Ella escribe en la pared: lo que se resuma a ti. O algo parecido. Yo le hablo de mareos y latitudes y un incienso que he olvidado en la tienda de junto. Los vestidos de encaje, mis brazos, la sintonía de las mareas. Comprende que tiene que detenerse allí; la hora es perfecta para tres besos. Y que también, son muy diminutos. Me dice: entiendo que debo dejarte. Yo comprender que debe dejarme, y muchas veces la palabra No con dos pasos hacia atrás y luego hacia delante. También sé que tu vida, la real, es otra. También reírse en su cara cuando me predica esto, que no entiende, no lo sabe. También tocarla, también obligarla a que entre despacio a la habitación, susurrarle mientras le muerdes la oreja: sé de igual forma, esto no quieres hacerlo... y se marea. Te toma del brazo, se sostiene de tu cintura, cierra los ojos, abre la boca. Put me down, put me down. Hay vocablos que siempre repite –al igual que yo—y no comprenderlo. La inutilidad se le desarma. Continúa su delicada manera de hablar entre dientes, a veces provocando con la lengua. La lengua filosa deletreando la embriaguez de los sentimientos. Y también me mareo, también le digo al piso que nos merecemos una tregua. Además de la sutil aspereza de las paredes, su frialdad, el color fuerte que te empuja hacia ellas. Coloca de nuevo una pintura blanca con la que dibuja una línea vertical, no me lo dice, pero entiendo que quiere decir: nos hemos perdido.  Verle para volver. Volver para verle. 

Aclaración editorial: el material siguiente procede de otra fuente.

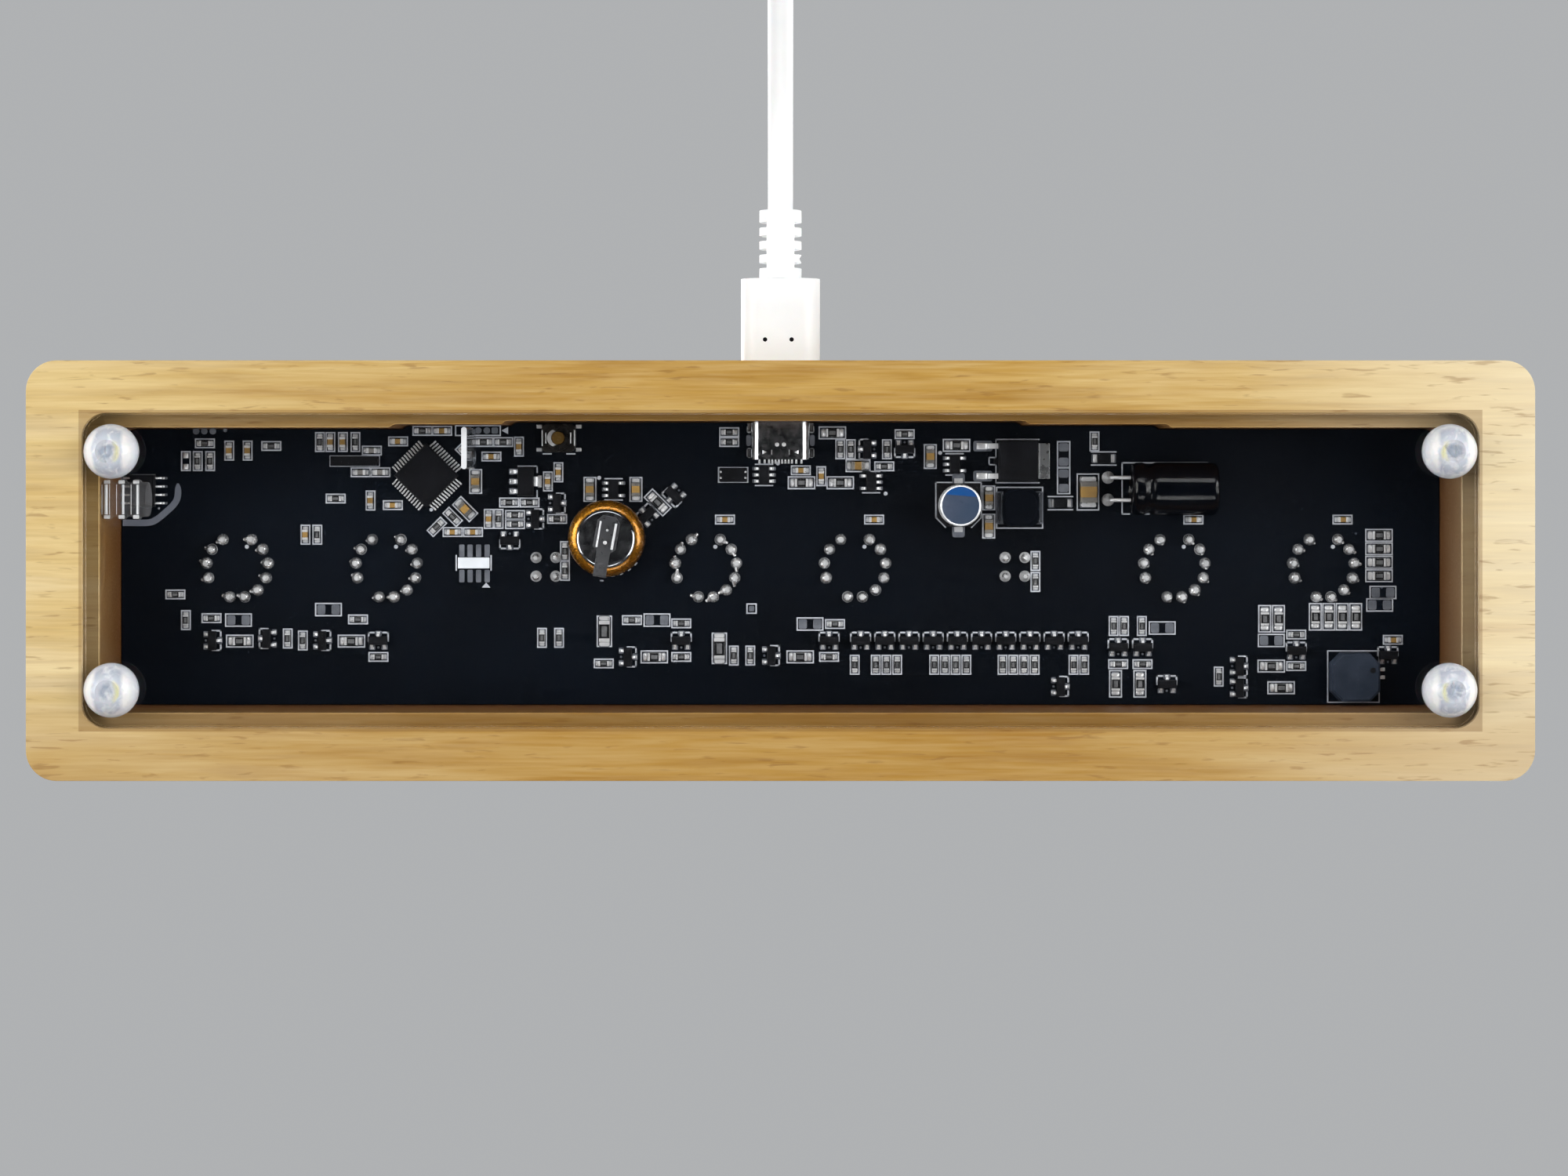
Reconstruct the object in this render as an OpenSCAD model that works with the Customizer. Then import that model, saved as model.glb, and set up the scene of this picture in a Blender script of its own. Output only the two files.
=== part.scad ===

Y besarle los pies, siempre de manera sumisa. 

 

domingo, 3 de julio de 2011

If we go out tonight




Hay una dulzura en el viento, como si todo se fuese a caer sobre cristales de frutas, y no hay mucho más que eso, no hay nada más que eso; no hay nada más que tú y algunos sonidos debajo de la cama. Y nos asustan. Pero los ignoramos. Escondí una tristeza allí. A nadie se lo he dicho, a nadie se lo diré. Ni siquiera a ella, que me sabe tanto. A lo mejor lo grito en un caracol, encierro allí ese penoso deseo inconfundible. Como hacían en las piedras según lo contaban en una película de Wong Kar Wai. Según nosotras, y nuestra filosofía de mañanas lacrimosas, no sé ¿ya te lo he contado? Me encerraban por días y noches. Cómo decírtelo. Todo se resumía a llanto, a mis piernas desnudas, casi siempre. Lloraba al amanecer y en las noches. Estaban las luces pequeñas a quienes les encargaron mis padres, rezaran por mí. Este sentimiento me era insoportable. Recuerdo su movimiento una noche que me estiraba la piel de pensarle. Bajo las sabanas, dentro de las sabanas, debajo de la carne, todo se estremecía. Estaba esa desnudez del cuello que pocos me conocen. Las esporas en el aire se partían. Una fotografía de Enrique Bostelmann no publicada más que en revistas, y mis sueños, embadurnados de opio. Escribía con una oración constante debajo de los muros. Arañaba los muros. Y la brecha de frente. Erizaba los vellos de los brazos, y la noche. La noche sobre todo. Siempre. Luego las luces otra vez. Devaneos inusitados cuando parpadeaban sus ojos, inocencia mía que nadie volverá a pronunciar y determinados murmullos, que me agrietaban las líneas de las manos. So long. Un abrazo que no se terminó nunca. Uno que no termina nunca. Sé, que vas a latir de cuerpo y espíritu cuando esto suceda. Que me llamarás una y otra vez, pidiendo exactamente lo que te di: nada. Pero nada, para que nos dure. Así mis manos te contaran de lo que no han hecho todavía. Tendríamos que llorarlo mucho, sufrirlo mucho, aun. Aun. La palabra incompleta que siempre escribo. Él ya no volvió por más semicorcheas. Y tú, y tú, y tú...

Se cierra el mundo cuando te marchas. Destruyes el universo cuando te marchas.